-- Requirements --
Repeat all of the material exactly as given.

-- Object modeling scripts --
_ _ _ _
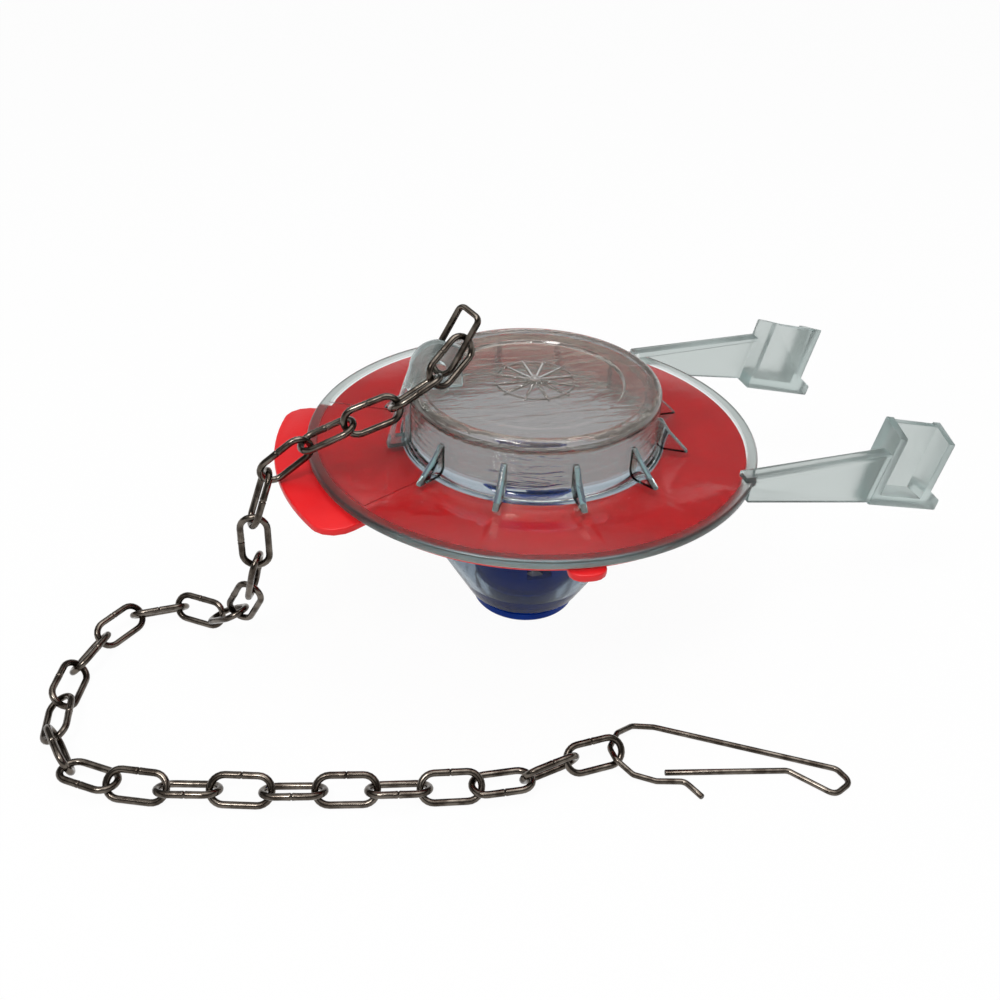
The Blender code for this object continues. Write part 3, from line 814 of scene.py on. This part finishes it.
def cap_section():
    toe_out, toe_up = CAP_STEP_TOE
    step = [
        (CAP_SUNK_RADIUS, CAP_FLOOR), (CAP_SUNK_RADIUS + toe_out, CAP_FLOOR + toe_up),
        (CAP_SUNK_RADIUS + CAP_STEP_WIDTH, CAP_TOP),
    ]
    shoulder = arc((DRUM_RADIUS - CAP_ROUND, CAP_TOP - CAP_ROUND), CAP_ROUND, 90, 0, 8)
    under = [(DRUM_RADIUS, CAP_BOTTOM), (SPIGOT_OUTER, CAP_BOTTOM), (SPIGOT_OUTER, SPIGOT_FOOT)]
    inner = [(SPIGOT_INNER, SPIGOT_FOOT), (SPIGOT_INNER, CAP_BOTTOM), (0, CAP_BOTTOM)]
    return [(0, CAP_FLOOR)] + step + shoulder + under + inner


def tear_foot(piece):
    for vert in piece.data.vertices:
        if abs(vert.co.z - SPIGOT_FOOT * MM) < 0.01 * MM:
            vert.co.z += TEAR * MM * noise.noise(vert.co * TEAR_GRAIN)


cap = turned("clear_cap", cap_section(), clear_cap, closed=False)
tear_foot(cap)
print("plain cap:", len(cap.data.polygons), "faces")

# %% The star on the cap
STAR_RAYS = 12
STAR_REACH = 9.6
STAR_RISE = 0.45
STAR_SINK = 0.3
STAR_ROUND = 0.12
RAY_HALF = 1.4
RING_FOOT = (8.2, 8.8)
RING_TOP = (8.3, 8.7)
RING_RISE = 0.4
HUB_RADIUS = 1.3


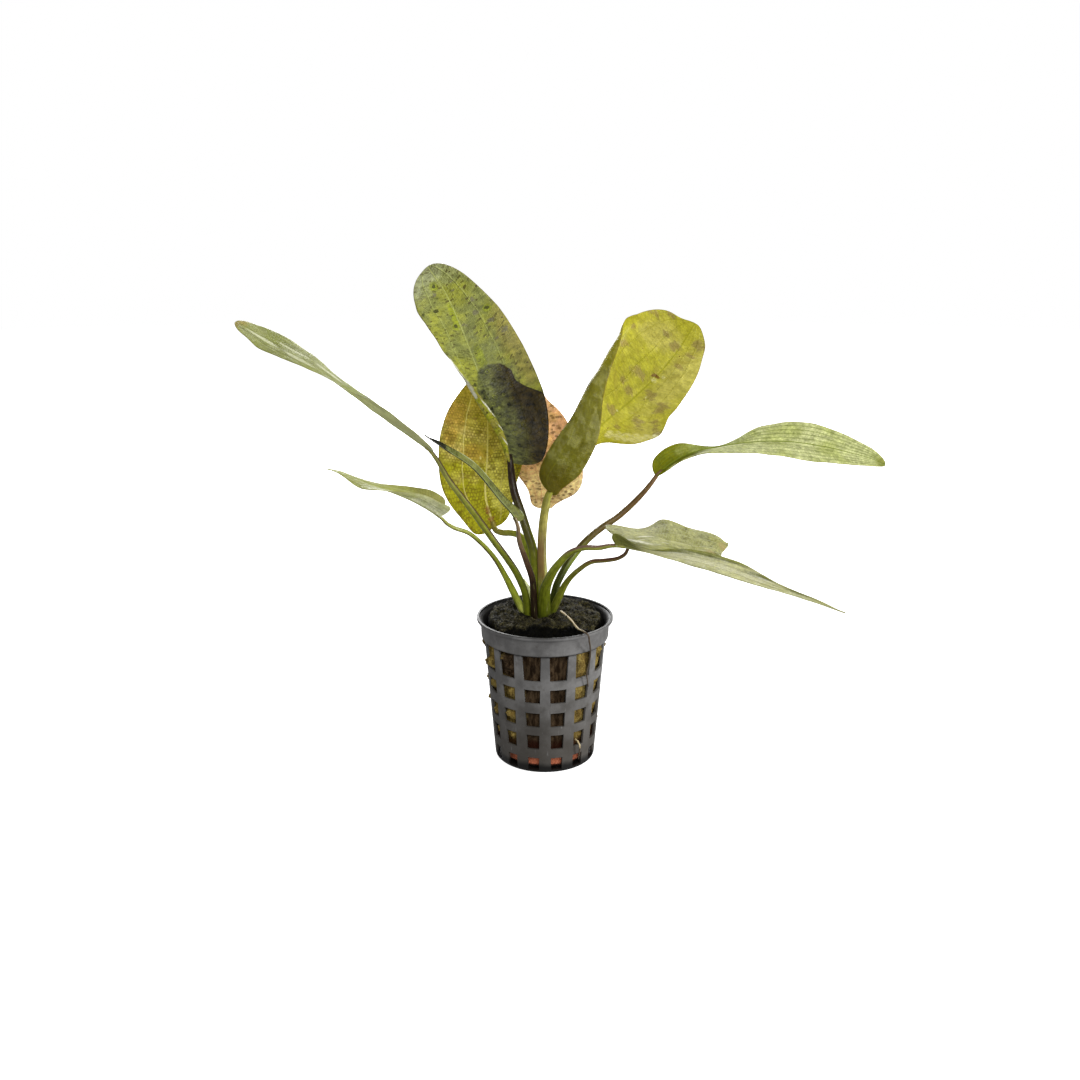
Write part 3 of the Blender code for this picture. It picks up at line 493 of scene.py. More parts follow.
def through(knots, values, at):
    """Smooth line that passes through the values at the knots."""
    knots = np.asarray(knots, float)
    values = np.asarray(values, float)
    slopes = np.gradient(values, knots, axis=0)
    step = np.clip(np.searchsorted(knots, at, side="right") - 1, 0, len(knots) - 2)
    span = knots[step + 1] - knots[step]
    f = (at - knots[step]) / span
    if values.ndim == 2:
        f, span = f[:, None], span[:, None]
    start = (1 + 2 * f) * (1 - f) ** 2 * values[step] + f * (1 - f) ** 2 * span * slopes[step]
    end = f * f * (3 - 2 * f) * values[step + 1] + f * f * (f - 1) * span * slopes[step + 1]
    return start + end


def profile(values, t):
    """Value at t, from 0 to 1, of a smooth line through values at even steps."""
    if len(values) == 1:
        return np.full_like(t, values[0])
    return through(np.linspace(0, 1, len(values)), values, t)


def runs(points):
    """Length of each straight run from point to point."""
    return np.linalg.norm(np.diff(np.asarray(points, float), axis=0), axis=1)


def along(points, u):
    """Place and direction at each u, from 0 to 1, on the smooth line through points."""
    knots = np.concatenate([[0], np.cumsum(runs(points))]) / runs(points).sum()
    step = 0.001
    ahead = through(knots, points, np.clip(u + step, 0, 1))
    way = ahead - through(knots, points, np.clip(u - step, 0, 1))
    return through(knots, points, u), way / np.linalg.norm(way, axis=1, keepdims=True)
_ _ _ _
-- Exercise answer --
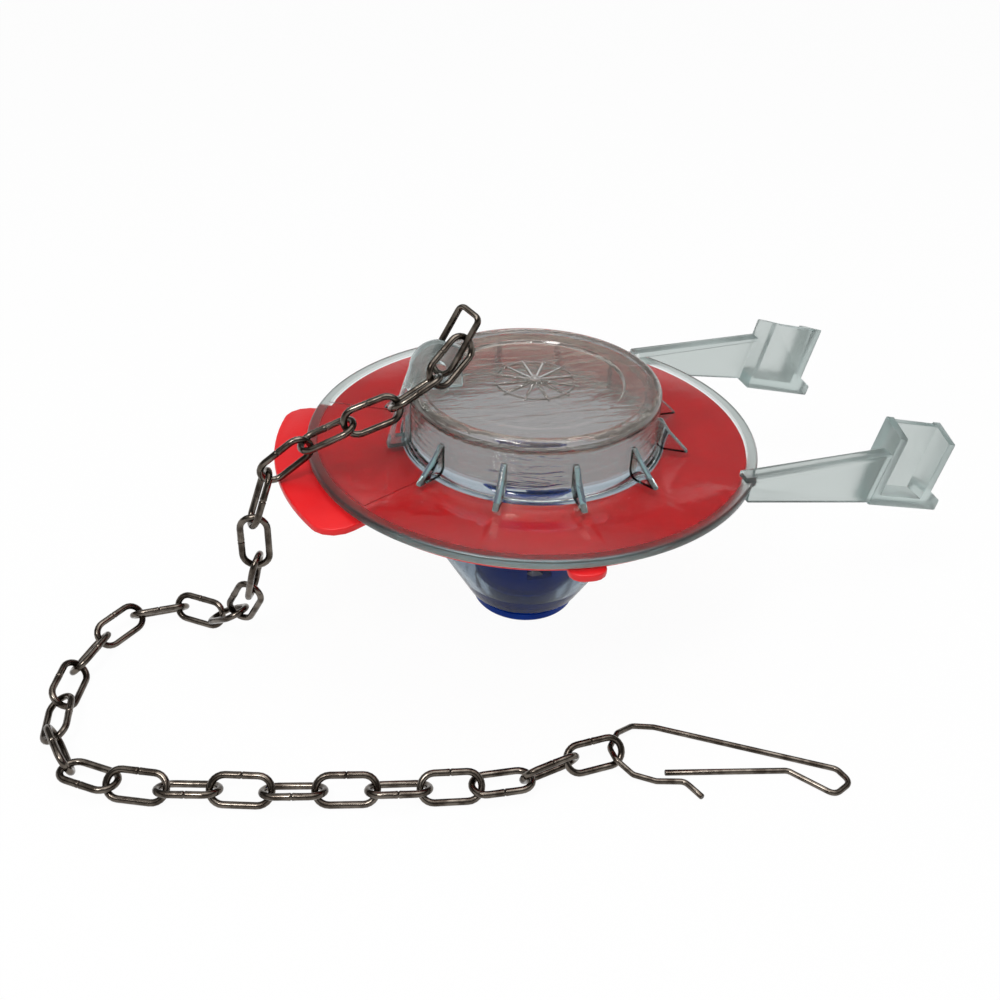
The Blender code for this object continues. Write part 3, from line 814 of scene.py on. This part finishes it.
def cap_section():
    toe_out, toe_up = CAP_STEP_TOE
    step = [
        (CAP_SUNK_RADIUS, CAP_FLOOR), (CAP_SUNK_RADIUS + toe_out, CAP_FLOOR + toe_up),
        (CAP_SUNK_RADIUS + CAP_STEP_WIDTH, CAP_TOP),
    ]
    shoulder = arc((DRUM_RADIUS - CAP_ROUND, CAP_TOP - CAP_ROUND), CAP_ROUND, 90, 0, 8)
    under = [(DRUM_RADIUS, CAP_BOTTOM), (SPIGOT_OUTER, CAP_BOTTOM), (SPIGOT_OUTER, SPIGOT_FOOT)]
    inner = [(SPIGOT_INNER, SPIGOT_FOOT), (SPIGOT_INNER, CAP_BOTTOM), (0, CAP_BOTTOM)]
    return [(0, CAP_FLOOR)] + step + shoulder + under + inner


def tear_foot(piece):
    for vert in piece.data.vertices:
        if abs(vert.co.z - SPIGOT_FOOT * MM) < 0.01 * MM:
            vert.co.z += TEAR * MM * noise.noise(vert.co * TEAR_GRAIN)


cap = turned("clear_cap", cap_section(), clear_cap, closed=False)
tear_foot(cap)
print("plain cap:", len(cap.data.polygons), "faces")

# %% The star on the cap
STAR_RAYS = 12
STAR_REACH = 9.6
STAR_RISE = 0.45
STAR_SINK = 0.3
STAR_ROUND = 0.12
RAY_HALF = 1.4
RING_FOOT = (8.2, 8.8)
RING_TOP = (8.3, 8.7)
RING_RISE = 0.4
HUB_RADIUS = 1.3


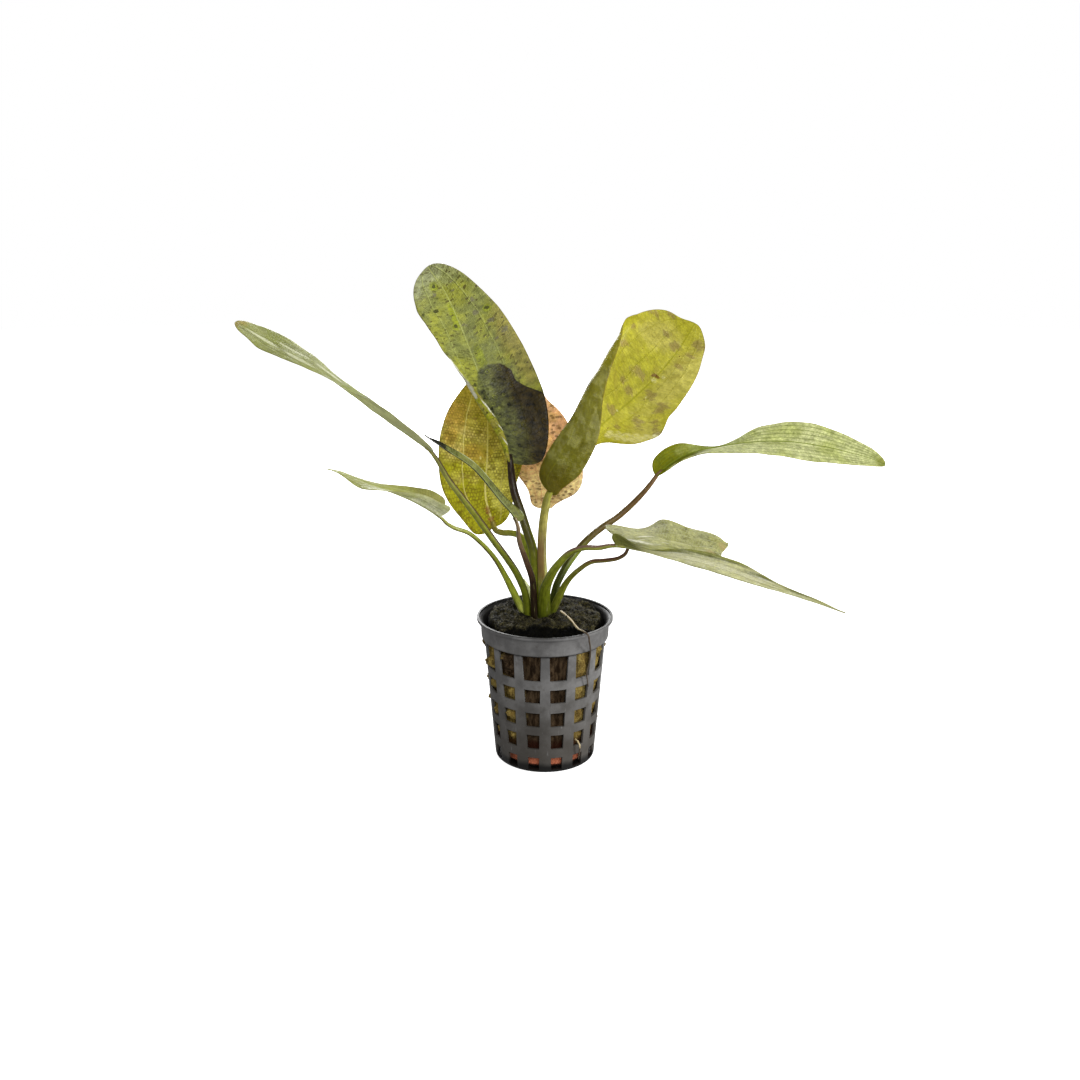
Write part 3 of the Blender code for this picture. It picks up at line 493 of scene.py. More parts follow.
def through(knots, values, at):
    """Smooth line that passes through the values at the knots."""
    knots = np.asarray(knots, float)
    values = np.asarray(values, float)
    slopes = np.gradient(values, knots, axis=0)
    step = np.clip(np.searchsorted(knots, at, side="right") - 1, 0, len(knots) - 2)
    span = knots[step + 1] - knots[step]
    f = (at - knots[step]) / span
    if values.ndim == 2:
        f, span = f[:, None], span[:, None]
    start = (1 + 2 * f) * (1 - f) ** 2 * values[step] + f * (1 - f) ** 2 * span * slopes[step]
    end = f * f * (3 - 2 * f) * values[step + 1] + f * f * (f - 1) * span * slopes[step + 1]
    return start + end


def profile(values, t):
    """Value at t, from 0 to 1, of a smooth line through values at even steps."""
    if len(values) == 1:
        return np.full_like(t, values[0])
    return through(np.linspace(0, 1, len(values)), values, t)


def runs(points):
    """Length of each straight run from point to point."""
    return np.linalg.norm(np.diff(np.asarray(points, float), axis=0), axis=1)


def along(points, u):
    """Place and direction at each u, from 0 to 1, on the smooth line through points."""
    knots = np.concatenate([[0], np.cumsum(runs(points))]) / runs(points).sum()
    step = 0.001
    ahead = through(knots, points, np.clip(u + step, 0, 1))
    way = ahead - through(knots, points, np.clip(u - step, 0, 1))
    return through(knots, points, u), way / np.linalg.norm(way, axis=1, keepdims=True)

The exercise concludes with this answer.